ES 作为一个搜索引擎，拥有高效且功能齐全搜索算法，这一期我们来了解一下其细节。

IK 中文分词器

ES 并不支持中文词语的切割，当使用中文时，我们输入的词汇会被切割成一个个单子，而不能组成我们想要的词语。

幸运的是，ES 人性化的支持各种插件的安装，通过安装 IK 分词器，我们就可以解决这个问题。

在 Docker 中，我们需要先进入容器，不用 Docker 可以跳过这一步：

1	docker exec -it elasticsearch bash

找到 bin 目录，里面有用于插件安装的程序：

cd /bin

接着下载安装插件，注意版本号一致：

1	elasticsearch-plugin install https://github.com/medcl/elasticsearch-analysis-ik/releases/download/7.8.1/elasticsearch-analysis-ik-7.8.1.zip

重启容器，安装成功：

1 2	exit # 退出容器 docker restart elasticsearch

测试

我们依旧使用 Kibana 进行测试。

不使用分词器：

GET _analyze
{
  "text": "学习？
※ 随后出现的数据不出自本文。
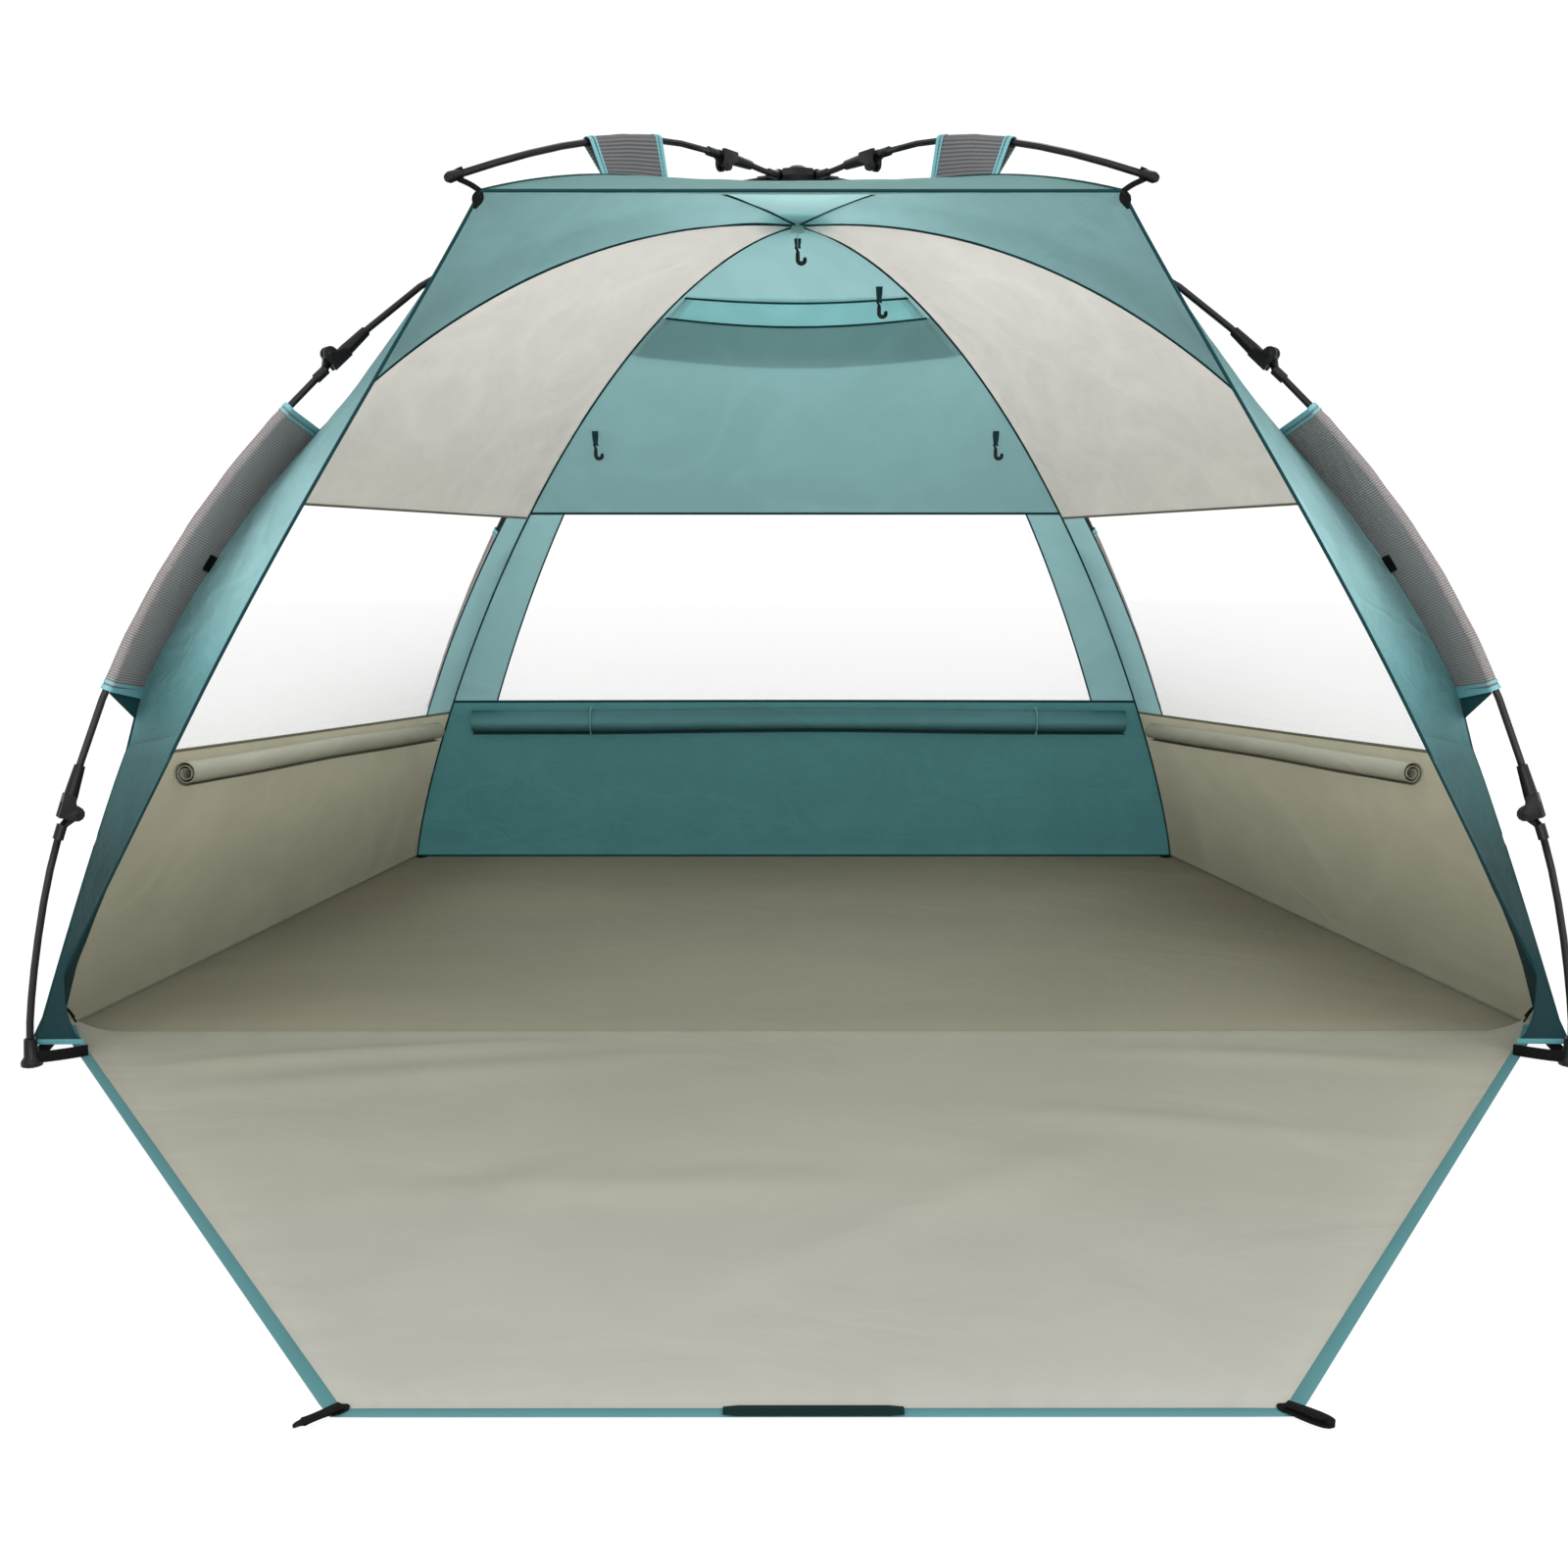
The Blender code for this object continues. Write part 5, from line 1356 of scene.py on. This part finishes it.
def loosened(node, title, angle):
    """A node's surface as one welded mesh, smooth where it turns by less than an angle."""
    bm = bmesh.new()
    bm.from_mesh(frame["nodes"][node].data)
    bmesh.ops.remove_doubles(bm, verts=bm.verts, dist=0.00002)
    bmesh.ops.dissolve_limit(bm, angle_limit=math.radians(1), verts=bm.verts, edges=bm.edges)
    bmesh.ops.triangulate(bm, faces=[f for f in bm.faces if len(f.verts) > 4])
    return finished_mesh(bm, title, angle)


class BEACHTENT_OT_frame(bpy.types.Operator):
    """Finishes the rods, knuckles, feet, tips and hub"""

    bl_idname = "beachtent.frame"
    bl_label = "Folding frame"

    def rod(self, node, body):
        title = f"{node}_finished"
        piece(title, loosened(node, title, 34), "rod", (node,), body, folds=False)

    def moulding(self, node, body):
        """A knuckle, foot, tip or hub piece with softened edges."""
        title = f"{node}_finished"
        item = piece(title, loosened(node, title, 30), "plastic", (node,), body, folds=False)
        bevel = item.modifiers.new("edges", "BEVEL")
        bevel.width = MOULDED_EDGE
        bevel.segments = 2
        bevel.limit_method = "ANGLE"
        bevel.angle_limit = math.radians(34)

    def execute(self, context):
        for body, nodes in frame["record"]["behaviour"]["bodies"].items():
            for node in nodes:
                if node.endswith("_rod"):
                    self.rod(node, body)
                elif node.endswith(("_socket", "_foot", "_tip")) or node.startswith("hub_"):
                    self.moulding(node, body)
        return {"FINISHED"}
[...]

学个屁"
}

返回体：

{
  "tokens" : [
    {
      "token" : "学",
      "start_offset" : 0,
      "end_offset" : 1,
      "type" : "<IDEOGRAPHIC>",
      "position" : 0
    },
    {
      "token" : "习",
      "start_offset" : 1,
      "end_offset" : 2,
      "type" : "<IDEOGRAPHIC>",
      "position" : 1
    },
    {
      "token" : "学",
      "start_offset" : 3,
      "end_offset" : 4,
      "type" : "<IDEOGRAPHIC>",
      "position" : 2
    },
    {
      "token" : "个",
      "start_offset" : 4,
      "end_offset" : 5,
      "type" : "<IDEOGRAPHIC>",
      "position" : 3
    },
    {
      "token" : "屁",
      "start_offset" : 5,
      "end_offset" : 6,
      "type" : "<IDEOGRAPHIC>",
      "position" : 4
    }
  ]
}

可以看到字被一个个分开了。

使用分词器：

GET _analyze
{
  "analyzer": "ik_smart",
  "text": "学习？学个屁"
}

返回体：

{
  "tokens" : [
    {
      "token" : "学习",
      "start_offset" : 0,
      "end_offset" : 2,
      "type" : "CN_WORD",
      "position" : 0
    },
    {
      "token" : "学",
      "start_offset" : 3,
      "end_offset" : 4,
      "type" : "CN_CHAR",
      "position" : 1
    },
    {
      "token" : "个",
      "start_offset" : 4,
      "end_offset" : 5,
      "type" : "CN_CHAR",
      "position" : 2
    },
    {
      "token" : "屁",
      "start_offset" : 5,
      "end_offset" : 6,
      "type" : "CN_CHAR",
      "position" : 3
    }
  ]
}

学习被当成一个词汇，而不是单字。

自定义词典

学习被当成一个词汇，然而学个屁仍然是单字。如果我们要把学个屁加入词汇怎么办呢？这时候我们就需要自定义词典。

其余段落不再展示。